For an example of the confusion. Let's say you are going to visit gravity park in New New New York solar system. Your tell your friends you will be gone for about a week. Is that a week of the parks time, your friends time, or your own time?

For another even more complex example, consider that your space car breaks down, so you get it towed to the space mechanic. The space mechanic says it will take about 10 days to fix. 10 days for whom again? (Both you and space garage, and space mechanic can undergo different, and varying amounts of time dilation between now and then.)

How would how we describe time have to change in response to this?
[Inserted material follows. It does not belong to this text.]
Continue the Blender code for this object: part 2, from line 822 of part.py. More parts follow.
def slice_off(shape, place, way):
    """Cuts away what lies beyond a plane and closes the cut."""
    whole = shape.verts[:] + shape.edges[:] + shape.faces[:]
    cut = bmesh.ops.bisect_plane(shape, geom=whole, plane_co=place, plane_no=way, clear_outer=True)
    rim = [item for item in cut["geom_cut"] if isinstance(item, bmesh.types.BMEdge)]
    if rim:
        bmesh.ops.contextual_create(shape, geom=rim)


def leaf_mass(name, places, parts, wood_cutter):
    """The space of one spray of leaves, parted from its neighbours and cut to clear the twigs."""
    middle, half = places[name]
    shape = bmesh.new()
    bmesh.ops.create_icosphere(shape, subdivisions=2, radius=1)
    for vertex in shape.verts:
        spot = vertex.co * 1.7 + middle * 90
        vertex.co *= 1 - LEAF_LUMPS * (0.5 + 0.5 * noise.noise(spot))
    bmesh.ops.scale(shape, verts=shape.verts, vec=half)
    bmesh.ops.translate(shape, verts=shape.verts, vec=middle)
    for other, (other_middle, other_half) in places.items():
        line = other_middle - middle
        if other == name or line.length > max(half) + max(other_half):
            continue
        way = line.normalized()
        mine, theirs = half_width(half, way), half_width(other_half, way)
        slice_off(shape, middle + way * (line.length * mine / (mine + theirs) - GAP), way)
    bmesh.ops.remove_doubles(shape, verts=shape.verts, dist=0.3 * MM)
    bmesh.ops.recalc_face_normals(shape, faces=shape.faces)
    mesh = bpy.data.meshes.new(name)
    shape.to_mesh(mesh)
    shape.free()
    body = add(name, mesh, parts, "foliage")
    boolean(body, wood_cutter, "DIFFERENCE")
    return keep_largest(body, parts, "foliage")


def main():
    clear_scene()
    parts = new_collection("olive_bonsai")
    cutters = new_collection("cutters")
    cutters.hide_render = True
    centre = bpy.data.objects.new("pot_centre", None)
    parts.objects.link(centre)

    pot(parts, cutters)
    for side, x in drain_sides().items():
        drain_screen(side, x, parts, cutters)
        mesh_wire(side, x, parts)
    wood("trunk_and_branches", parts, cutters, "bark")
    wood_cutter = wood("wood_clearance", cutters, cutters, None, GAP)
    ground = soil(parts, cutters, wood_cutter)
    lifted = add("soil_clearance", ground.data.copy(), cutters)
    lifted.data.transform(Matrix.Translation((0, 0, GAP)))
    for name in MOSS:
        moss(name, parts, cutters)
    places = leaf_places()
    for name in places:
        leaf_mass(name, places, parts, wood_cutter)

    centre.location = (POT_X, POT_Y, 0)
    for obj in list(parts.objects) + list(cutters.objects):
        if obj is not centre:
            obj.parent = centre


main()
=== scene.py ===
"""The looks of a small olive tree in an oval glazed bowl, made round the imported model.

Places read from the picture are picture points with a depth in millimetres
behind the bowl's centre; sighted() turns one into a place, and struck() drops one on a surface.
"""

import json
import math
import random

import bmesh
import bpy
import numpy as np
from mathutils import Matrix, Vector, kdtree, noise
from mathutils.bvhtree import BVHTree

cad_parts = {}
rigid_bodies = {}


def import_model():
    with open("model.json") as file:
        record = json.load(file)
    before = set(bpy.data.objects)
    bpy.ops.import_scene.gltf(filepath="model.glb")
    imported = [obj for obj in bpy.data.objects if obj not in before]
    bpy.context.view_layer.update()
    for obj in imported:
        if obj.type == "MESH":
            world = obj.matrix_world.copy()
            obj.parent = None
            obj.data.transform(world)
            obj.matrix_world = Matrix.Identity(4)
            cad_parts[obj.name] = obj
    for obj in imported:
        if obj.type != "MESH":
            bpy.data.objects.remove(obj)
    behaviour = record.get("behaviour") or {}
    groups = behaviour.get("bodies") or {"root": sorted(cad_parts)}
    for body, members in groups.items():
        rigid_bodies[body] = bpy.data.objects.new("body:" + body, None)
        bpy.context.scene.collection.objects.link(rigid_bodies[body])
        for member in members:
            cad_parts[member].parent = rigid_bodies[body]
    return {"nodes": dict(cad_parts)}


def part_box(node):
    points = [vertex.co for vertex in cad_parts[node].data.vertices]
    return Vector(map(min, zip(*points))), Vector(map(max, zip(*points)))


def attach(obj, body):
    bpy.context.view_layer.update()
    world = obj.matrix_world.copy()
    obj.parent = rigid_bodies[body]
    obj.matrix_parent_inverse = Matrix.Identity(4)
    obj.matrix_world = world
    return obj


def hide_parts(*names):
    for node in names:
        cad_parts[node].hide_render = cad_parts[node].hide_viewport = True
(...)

  • Most reference frames humans travel in are within 30x of each other, depending on wealth and occupation.
    • An individual typically will only experience a 5x difference between fastest and slowest for their weekly commutes, and maybe up to 10x difference if they move (but stay in the same socioeconomic group and occupation.)
    • That is to say, an observer at infinity would observe a rich person's clock typically tick 30x slower than a poor persons. A person clock tick between 1/10th to 10 times the rate after they move to a new home, a person clock tick 5x faster at the fastest part of their weekly commute to the slowest.
  • Generally, ships and bases don't follow any regular rules. A computer can compute it no problem, but if you are taking a space bus that makes regular use of black hole gravity slingshots, time dilation throughout the journey can change in a way that is hard for humans to keep track of.
  • Changes to language shouldn't to inconvenience people in their daily lives. It shouldn't be complicated to say "here, watch this 3 minute video," or "give me a minute to figure out the answer" if you are face to face with someone.

An answer should address both changes to language (both time unit words like "second" and "week", and also somewhat relative words like "then", "now", "before", "after", etc...) and the technology to make it easier to deal with (what the heck would should your wrist watch tell you?)

Note: Don't forget to take relativity of simultaneity in to account. That just messes with things more.